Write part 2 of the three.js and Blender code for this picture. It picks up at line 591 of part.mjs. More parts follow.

※

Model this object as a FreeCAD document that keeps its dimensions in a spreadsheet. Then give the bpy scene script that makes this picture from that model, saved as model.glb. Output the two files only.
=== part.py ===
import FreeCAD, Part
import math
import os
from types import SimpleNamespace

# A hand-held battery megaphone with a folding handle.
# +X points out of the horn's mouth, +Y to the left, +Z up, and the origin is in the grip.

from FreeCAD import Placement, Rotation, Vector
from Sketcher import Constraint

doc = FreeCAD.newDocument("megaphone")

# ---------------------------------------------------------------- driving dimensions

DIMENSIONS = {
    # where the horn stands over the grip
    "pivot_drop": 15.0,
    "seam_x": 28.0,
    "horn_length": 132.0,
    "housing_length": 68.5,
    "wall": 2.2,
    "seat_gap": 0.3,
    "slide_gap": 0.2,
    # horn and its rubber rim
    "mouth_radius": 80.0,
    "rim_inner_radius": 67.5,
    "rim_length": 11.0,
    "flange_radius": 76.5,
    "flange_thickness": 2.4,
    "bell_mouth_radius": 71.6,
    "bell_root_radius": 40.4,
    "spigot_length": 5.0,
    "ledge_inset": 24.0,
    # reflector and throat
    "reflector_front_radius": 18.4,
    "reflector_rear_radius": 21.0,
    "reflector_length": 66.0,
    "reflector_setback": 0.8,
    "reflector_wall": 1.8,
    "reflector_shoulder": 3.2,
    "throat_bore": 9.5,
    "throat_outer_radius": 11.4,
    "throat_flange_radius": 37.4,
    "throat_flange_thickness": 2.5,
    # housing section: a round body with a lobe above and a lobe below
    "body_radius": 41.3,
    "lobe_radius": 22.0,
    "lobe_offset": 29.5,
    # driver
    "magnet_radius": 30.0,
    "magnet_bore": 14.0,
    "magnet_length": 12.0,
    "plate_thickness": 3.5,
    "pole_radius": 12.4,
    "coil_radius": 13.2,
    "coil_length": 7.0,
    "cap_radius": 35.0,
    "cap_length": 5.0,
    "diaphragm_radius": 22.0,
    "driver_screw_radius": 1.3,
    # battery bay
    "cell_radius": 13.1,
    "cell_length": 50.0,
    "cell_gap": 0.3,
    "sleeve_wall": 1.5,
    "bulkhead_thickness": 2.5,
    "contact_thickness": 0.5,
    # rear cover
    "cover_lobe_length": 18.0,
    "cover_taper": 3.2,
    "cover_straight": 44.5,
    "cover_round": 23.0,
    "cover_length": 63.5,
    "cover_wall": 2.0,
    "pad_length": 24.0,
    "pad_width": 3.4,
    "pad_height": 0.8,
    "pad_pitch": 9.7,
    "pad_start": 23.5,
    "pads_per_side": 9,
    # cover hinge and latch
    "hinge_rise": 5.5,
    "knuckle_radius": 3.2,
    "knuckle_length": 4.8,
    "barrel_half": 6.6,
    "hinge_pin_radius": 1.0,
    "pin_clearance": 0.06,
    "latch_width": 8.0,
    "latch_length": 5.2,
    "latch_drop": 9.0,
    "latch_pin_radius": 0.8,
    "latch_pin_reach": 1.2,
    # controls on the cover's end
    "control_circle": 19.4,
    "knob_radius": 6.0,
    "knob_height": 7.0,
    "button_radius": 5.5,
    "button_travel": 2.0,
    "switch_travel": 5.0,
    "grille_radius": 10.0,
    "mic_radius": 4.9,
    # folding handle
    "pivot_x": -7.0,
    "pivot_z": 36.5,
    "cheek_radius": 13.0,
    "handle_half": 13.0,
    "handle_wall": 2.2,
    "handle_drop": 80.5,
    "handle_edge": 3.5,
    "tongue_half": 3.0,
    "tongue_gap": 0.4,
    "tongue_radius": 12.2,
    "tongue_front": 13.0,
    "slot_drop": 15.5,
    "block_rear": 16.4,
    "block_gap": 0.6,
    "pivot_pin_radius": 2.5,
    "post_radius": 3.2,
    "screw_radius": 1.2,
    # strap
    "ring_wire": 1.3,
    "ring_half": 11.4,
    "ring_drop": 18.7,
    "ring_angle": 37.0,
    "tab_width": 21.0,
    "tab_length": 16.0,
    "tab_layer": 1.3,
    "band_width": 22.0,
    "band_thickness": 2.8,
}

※

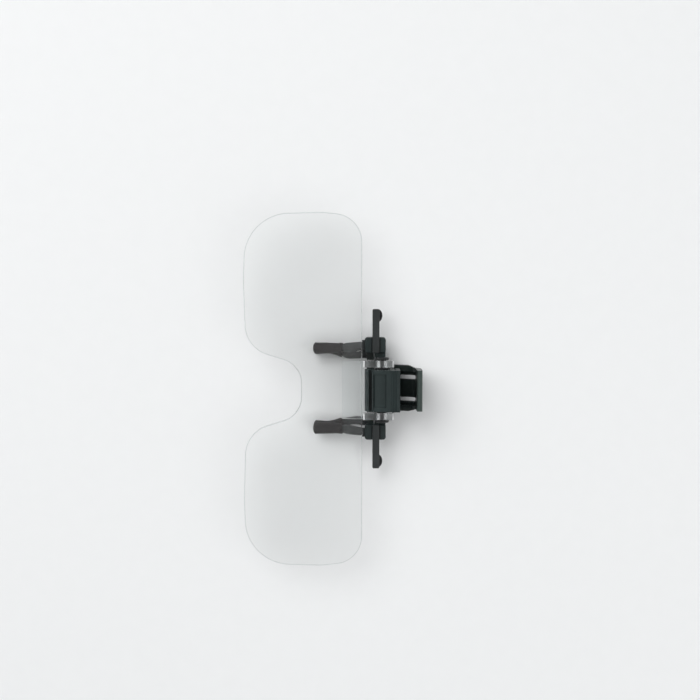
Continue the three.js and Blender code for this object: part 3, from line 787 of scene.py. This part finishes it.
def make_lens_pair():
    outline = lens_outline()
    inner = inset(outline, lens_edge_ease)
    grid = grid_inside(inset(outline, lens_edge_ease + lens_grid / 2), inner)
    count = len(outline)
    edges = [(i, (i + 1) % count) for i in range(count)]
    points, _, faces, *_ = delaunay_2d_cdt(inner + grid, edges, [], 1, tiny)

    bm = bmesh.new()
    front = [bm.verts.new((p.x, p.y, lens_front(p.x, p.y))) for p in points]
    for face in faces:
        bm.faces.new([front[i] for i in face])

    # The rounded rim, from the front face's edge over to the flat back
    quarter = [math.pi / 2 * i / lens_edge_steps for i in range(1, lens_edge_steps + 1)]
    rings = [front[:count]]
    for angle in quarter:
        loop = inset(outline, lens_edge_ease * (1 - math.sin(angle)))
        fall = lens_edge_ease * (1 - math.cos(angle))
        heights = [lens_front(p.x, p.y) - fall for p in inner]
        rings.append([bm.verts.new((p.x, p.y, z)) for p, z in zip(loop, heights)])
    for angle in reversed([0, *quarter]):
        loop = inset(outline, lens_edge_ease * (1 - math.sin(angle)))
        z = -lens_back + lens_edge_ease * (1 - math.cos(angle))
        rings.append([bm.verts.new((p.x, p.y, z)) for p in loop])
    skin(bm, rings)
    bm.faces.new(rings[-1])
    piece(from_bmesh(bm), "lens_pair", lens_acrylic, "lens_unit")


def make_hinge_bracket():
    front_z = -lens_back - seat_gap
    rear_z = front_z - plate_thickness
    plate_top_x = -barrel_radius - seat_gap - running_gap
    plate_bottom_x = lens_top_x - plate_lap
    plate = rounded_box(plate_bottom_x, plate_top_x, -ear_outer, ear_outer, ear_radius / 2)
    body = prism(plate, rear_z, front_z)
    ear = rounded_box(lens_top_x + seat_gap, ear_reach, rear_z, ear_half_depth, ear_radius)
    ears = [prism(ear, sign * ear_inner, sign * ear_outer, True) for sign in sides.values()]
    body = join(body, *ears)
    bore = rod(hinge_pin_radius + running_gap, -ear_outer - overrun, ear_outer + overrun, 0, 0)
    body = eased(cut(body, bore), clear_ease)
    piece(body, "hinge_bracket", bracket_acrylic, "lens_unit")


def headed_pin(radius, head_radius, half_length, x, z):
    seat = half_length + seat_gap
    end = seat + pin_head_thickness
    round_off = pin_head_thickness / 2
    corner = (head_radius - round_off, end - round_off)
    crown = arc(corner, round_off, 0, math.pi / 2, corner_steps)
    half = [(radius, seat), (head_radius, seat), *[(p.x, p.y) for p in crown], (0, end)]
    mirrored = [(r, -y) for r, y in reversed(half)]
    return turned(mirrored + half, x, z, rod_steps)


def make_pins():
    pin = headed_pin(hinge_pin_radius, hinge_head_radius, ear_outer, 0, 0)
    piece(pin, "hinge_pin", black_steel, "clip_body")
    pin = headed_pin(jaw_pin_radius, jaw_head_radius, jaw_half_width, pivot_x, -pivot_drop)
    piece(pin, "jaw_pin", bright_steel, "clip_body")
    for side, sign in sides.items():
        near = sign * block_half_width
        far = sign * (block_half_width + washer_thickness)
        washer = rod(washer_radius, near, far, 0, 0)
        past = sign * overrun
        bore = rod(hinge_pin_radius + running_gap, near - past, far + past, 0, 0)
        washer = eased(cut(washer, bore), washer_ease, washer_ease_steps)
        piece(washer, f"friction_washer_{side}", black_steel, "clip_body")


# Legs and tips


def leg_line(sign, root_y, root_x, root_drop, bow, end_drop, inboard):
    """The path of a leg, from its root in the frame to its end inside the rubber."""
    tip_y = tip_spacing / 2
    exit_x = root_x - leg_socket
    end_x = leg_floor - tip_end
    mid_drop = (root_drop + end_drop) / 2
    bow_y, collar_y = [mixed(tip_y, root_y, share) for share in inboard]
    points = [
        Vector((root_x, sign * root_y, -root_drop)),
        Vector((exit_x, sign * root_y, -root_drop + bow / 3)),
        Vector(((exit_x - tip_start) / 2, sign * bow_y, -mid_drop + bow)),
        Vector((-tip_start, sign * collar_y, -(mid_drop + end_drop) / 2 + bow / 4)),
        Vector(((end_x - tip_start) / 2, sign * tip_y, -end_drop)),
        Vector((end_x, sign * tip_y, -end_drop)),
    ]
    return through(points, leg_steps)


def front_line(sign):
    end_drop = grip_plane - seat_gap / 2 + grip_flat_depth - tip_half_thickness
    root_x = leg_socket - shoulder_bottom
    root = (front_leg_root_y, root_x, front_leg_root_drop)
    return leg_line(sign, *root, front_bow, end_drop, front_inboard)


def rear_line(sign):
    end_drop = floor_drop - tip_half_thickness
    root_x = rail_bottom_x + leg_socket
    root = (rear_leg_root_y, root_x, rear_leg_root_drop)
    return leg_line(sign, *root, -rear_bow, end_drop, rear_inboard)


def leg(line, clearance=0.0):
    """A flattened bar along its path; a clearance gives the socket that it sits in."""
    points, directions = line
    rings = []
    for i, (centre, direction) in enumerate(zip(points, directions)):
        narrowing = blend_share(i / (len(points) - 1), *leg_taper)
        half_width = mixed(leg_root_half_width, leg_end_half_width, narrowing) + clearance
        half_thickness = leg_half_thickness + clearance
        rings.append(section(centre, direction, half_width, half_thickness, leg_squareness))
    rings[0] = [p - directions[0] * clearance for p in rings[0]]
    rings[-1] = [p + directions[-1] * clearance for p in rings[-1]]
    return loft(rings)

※

What you will do
Start at the line with "Continue the three.js", stop at the line with "bm.faces.new([front[i] for i", and return every line in that stretch exactly, those two included.

Correct answer
Continue the three.js and Blender code for this object: part 3, from line 787 of scene.py. This part finishes it.
def make_lens_pair():
    outline = lens_outline()
    inner = inset(outline, lens_edge_ease)
    grid = grid_inside(inset(outline, lens_edge_ease + lens_grid / 2), inner)
    count = len(outline)
    edges = [(i, (i + 1) % count) for i in range(count)]
    points, _, faces, *_ = delaunay_2d_cdt(inner + grid, edges, [], 1, tiny)

    bm = bmesh.new()
    front = [bm.verts.new((p.x, p.y, lens_front(p.x, p.y))) for p in points]
    for face in faces:
        bm.faces.new([front[i] for i in face])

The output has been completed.